The word "stress" doesn't figure in the successful entrepreneur's instruction manual. If you're going in, you go all in -- or you go home. 

But what if going all in means losing your memory or worse, shrinking your brain?  

Can stress shrink your brain?

A large study published last month looking at the brains of over two thousand healthy young to middle-aged men and women, found an association between having high circulating levels of the stress hormone cortisol and brain thinning.

Those with higher cortisol levels also had worse memory.  

This isn't the first study to link stress to brain "shrinkage."A 2017 study from Sweden found brain thinning associated with chronic work stress could be reversed by giving stressed workers a respite from work and cognitive therapy.

The Swedish study's authors concluded chronic stress wasn't just correlated with the thinning -- it was likely "causing" it.

Why has stress suddenly become so toxic?

One possible reason is lifestyles in the past used to include "stress buffers" that helped us recover from bouts of stress over the course of the day.

Many of these buffers have disappeared as our lifestyles have changed -- as a result there's a delay in how quickly we're able to shut down a stress reaction once it has begun. This means we spend more time being stressed than we used to. 

 Here are five examples:

1. The movement buffer

While high-intensity exercise raises cortisol, low-intensity, longer duration exercise seems to bring cortisol levels down.

Before the tech age and sedentary jobs, our days would include frequent, low-intensity movement. Today, many of us move very little during day and finish off the day with a session of high intensity exercise.

Although daily exercise is good for us, doing it this way flips the stress-relieving logic on its head. 

2. The darkness buffer

Melatonin, the hormone we release when it gets dark at night, can act as an anxiety-reliever. Our overnight dose of darkness used to be a natural nocturnal stress antidote before we started using blue-light-emitting screens late into our evenings: blue light and bright light hinder melatonin production.

3. The calm buffer

Instant communication has resulted in constant demands on our attention. These demands force us to stay vigilant so the brain can't relax after a stressful experience. Being on edge also makes us more prone to becoming stressed again.

4. The social buffer

Life in the digital age leaves little time for face-to-face relationships and yet humans have evolved as tribes and need social connection to feel safe and buffer stress.
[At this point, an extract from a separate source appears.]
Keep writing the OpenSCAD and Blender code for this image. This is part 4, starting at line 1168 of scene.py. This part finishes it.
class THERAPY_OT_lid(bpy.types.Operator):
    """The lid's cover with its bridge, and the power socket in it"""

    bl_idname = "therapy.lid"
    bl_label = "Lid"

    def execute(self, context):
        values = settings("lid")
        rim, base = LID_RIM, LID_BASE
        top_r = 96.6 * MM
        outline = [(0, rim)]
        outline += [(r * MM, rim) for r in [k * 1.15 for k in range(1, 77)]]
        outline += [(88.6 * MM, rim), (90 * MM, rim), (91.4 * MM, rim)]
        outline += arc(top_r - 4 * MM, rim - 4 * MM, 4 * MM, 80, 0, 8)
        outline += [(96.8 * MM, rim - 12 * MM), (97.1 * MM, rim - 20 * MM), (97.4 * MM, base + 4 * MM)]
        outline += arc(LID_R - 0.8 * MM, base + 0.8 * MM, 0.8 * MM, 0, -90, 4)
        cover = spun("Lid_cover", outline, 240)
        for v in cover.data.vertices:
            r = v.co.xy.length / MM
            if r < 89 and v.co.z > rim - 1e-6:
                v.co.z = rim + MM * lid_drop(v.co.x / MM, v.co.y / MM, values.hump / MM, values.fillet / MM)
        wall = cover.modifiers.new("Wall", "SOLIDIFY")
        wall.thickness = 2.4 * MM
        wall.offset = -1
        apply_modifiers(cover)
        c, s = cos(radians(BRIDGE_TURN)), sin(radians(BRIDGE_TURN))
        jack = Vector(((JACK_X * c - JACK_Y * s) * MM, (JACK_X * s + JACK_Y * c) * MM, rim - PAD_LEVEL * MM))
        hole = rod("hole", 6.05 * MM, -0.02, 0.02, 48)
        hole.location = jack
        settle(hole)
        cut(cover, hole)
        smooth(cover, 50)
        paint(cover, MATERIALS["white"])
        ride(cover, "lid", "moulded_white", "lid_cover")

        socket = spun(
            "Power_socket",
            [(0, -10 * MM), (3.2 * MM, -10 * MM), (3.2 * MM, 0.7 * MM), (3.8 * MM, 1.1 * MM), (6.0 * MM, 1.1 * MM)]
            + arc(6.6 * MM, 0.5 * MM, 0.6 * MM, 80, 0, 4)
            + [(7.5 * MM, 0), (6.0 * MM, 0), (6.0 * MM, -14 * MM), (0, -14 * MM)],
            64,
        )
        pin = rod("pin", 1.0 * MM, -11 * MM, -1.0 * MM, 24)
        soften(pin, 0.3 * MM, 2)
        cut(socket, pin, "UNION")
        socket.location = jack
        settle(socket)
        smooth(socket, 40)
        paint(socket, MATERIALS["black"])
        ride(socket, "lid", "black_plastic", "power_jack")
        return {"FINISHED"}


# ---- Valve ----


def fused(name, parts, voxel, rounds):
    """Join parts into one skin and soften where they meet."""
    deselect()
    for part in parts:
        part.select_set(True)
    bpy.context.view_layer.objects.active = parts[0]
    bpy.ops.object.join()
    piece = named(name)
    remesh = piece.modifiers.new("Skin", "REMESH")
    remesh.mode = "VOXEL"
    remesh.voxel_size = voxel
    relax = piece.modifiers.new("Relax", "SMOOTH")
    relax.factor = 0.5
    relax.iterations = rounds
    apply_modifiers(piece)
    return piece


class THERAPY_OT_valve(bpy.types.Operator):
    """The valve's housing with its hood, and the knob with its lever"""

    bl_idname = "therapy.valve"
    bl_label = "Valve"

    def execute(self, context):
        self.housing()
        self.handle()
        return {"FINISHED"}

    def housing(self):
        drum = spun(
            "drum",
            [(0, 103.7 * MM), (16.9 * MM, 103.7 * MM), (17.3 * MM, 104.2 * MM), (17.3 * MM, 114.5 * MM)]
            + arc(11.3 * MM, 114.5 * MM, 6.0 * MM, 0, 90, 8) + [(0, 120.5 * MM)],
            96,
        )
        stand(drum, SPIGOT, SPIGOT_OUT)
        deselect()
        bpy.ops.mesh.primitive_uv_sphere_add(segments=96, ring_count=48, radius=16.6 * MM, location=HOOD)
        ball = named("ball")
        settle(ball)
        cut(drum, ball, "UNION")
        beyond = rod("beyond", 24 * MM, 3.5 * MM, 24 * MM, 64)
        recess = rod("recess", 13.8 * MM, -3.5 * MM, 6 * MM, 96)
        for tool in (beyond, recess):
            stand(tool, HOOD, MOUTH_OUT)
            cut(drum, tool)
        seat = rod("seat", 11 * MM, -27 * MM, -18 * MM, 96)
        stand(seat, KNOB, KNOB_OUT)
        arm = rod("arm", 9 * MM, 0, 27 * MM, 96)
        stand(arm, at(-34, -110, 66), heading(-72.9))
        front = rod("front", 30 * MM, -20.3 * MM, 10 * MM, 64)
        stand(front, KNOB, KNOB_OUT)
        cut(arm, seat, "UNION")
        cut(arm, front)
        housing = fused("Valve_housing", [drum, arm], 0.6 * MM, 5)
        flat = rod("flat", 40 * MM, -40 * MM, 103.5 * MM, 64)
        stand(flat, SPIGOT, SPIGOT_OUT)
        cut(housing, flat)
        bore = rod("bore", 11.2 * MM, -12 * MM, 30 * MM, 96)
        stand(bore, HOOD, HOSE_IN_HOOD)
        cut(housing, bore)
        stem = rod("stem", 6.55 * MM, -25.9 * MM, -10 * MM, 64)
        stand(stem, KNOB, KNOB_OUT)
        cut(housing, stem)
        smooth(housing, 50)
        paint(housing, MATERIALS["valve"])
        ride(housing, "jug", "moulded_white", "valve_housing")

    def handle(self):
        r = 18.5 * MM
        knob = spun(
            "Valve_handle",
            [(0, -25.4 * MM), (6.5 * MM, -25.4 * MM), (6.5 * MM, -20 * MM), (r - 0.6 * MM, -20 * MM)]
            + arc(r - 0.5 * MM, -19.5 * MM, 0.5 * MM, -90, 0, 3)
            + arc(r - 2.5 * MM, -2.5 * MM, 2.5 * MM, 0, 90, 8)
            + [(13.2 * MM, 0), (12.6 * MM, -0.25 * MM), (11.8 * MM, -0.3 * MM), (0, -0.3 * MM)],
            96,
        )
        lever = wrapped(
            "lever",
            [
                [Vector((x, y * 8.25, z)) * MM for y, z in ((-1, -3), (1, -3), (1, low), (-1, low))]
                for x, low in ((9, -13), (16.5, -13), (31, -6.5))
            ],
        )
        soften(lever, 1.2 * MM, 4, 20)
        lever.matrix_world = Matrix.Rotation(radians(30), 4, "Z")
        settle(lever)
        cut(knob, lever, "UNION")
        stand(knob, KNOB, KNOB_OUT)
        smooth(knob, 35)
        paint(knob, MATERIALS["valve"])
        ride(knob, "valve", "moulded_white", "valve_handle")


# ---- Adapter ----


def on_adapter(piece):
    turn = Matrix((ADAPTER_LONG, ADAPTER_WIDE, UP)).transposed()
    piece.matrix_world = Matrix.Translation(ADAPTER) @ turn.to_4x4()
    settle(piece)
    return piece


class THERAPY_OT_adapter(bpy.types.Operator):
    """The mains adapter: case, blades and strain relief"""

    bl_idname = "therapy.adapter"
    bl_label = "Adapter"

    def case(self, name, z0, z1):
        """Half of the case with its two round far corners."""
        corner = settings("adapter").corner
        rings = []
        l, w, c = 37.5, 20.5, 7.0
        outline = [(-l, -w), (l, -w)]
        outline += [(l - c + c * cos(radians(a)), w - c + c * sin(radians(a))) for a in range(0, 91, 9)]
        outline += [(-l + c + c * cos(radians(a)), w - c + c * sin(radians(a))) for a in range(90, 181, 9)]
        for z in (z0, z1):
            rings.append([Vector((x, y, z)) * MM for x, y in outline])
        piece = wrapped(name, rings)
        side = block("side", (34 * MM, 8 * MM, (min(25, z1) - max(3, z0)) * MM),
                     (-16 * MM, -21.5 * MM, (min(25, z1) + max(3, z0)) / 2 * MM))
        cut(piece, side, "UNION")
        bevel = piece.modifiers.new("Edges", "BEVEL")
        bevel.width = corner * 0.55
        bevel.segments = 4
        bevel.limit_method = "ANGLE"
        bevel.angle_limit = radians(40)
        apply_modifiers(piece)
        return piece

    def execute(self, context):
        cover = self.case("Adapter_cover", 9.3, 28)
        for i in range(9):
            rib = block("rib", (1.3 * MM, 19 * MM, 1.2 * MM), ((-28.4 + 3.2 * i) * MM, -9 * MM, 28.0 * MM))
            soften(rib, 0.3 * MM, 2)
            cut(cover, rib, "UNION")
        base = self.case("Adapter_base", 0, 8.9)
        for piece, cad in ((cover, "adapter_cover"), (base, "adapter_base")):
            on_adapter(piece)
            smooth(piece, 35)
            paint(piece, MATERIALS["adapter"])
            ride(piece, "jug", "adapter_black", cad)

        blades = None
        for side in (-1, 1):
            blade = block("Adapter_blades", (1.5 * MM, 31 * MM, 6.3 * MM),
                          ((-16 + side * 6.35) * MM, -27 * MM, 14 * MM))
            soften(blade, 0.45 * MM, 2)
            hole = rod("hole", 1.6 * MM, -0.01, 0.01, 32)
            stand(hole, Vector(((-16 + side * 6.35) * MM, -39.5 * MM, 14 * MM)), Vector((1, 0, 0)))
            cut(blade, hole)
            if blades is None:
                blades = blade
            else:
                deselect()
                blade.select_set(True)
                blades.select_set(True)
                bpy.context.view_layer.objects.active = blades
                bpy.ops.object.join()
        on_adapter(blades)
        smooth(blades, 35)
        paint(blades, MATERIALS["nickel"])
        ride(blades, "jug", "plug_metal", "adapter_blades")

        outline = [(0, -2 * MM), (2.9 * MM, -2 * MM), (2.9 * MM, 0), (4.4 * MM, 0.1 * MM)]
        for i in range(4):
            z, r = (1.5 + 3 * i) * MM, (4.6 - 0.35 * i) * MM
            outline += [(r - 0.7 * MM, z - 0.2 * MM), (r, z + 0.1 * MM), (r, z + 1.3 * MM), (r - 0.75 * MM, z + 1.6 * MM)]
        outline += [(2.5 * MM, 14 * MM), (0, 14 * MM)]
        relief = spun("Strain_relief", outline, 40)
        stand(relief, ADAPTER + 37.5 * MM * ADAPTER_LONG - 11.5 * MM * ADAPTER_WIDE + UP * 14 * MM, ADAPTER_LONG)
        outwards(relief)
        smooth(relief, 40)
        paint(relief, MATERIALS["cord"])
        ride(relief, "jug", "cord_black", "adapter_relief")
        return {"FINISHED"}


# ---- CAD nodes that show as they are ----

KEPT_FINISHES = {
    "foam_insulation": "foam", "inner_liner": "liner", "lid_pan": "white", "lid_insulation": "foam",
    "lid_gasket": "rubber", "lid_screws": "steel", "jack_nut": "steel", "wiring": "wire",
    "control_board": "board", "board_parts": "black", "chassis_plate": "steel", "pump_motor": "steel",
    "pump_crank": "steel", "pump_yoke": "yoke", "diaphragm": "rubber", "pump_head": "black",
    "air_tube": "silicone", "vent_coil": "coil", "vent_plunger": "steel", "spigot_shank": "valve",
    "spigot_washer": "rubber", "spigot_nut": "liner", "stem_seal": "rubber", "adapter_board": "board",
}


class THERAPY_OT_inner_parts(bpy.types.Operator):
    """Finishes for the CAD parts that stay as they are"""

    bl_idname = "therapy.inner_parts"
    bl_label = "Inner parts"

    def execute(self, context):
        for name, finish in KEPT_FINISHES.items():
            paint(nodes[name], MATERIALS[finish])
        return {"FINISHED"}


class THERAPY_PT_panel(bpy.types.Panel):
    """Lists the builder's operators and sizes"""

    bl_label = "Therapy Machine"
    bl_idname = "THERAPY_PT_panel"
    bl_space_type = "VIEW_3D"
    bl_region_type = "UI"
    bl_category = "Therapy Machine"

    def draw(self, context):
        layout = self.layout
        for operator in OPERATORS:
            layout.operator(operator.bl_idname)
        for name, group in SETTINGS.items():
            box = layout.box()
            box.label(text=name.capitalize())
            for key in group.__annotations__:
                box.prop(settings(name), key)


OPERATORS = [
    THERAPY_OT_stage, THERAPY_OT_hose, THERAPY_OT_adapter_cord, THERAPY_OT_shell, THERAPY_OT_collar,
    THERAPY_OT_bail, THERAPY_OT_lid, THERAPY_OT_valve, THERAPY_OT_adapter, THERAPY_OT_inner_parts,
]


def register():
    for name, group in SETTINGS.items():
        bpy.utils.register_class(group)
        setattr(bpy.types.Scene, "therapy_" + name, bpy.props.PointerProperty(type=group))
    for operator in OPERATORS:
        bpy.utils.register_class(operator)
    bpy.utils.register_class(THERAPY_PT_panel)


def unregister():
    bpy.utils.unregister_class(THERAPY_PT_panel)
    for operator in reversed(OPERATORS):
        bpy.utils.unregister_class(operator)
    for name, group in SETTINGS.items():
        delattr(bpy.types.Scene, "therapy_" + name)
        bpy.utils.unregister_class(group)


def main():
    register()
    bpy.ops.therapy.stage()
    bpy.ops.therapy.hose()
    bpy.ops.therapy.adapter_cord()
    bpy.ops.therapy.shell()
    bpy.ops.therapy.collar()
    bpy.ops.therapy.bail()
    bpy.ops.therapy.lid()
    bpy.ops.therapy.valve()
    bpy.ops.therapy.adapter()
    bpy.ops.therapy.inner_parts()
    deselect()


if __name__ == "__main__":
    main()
5. The wrong kind of buffer

Although physical stress has largely disappeared from urban lives, we continue to rely on stress strategies that target physical stress when we're emotionally stressed. We're using the wrong kind of stress buffer.

How can you protect yourself from the effects of chronic stress?

Here are five strategies taken from my book Stress-Proof  that target these five lost stress buffers: 

1. Walk.

Move at every opportunity throughout the day -- not with the aim to get fit or lose weight, but to offload stress. Walk around for five minutes every hour. Walk a stop instead of using transport. Take calls while walking; have walking meetings.

2. Sleep in a cave.

Dim the lights and wear blue light-blocking glasses if you use a screen late in the evening.  Avoid large meals, loud noise, excitement, caffeine and intense exercise in the evening. Get more daylight during the day.

3. Grab (your own) attention.

Make sure you--not your environment--are controlling your attention. Delegate time for checking your phone, rather than allowing your phone to summon you. Schedule in periods of singular focus where you don't multi-task.  

4. Hang out with your tribe.

Aim to be part of some kind of tribe, whom you identify with, feel comfortable around, and check in with regularly. According to latest research, even a virtual social tribe might do.

5. Don't dwell.

Never relax immediately after an emotionally stressful experience -- do something intense! Distract yourself with something so absorbing your mind can't wander.

If your mind is empty, it will keep going over on what just happened, amplifying your emotional reaction.

If you can't find anything intense to distract yourself with, keep a selection of games like Tetris on your phone that you can access at any time. Keep playing until you forget what just happened.

Stress is as old as we are, but the coping mechanisms we've always relied on are rapidly disappearing from our changing world.

We now stay stressed for longer after experiencing the same things we used to quickly recover from. 

Incorporating lost "stress buffers" such as these back into your lifestyle will help you recover faster from stress, and may help ensure your hard-earned success isn't attained at the cost of a poorer memory -- or worse, a possibly thinner brain.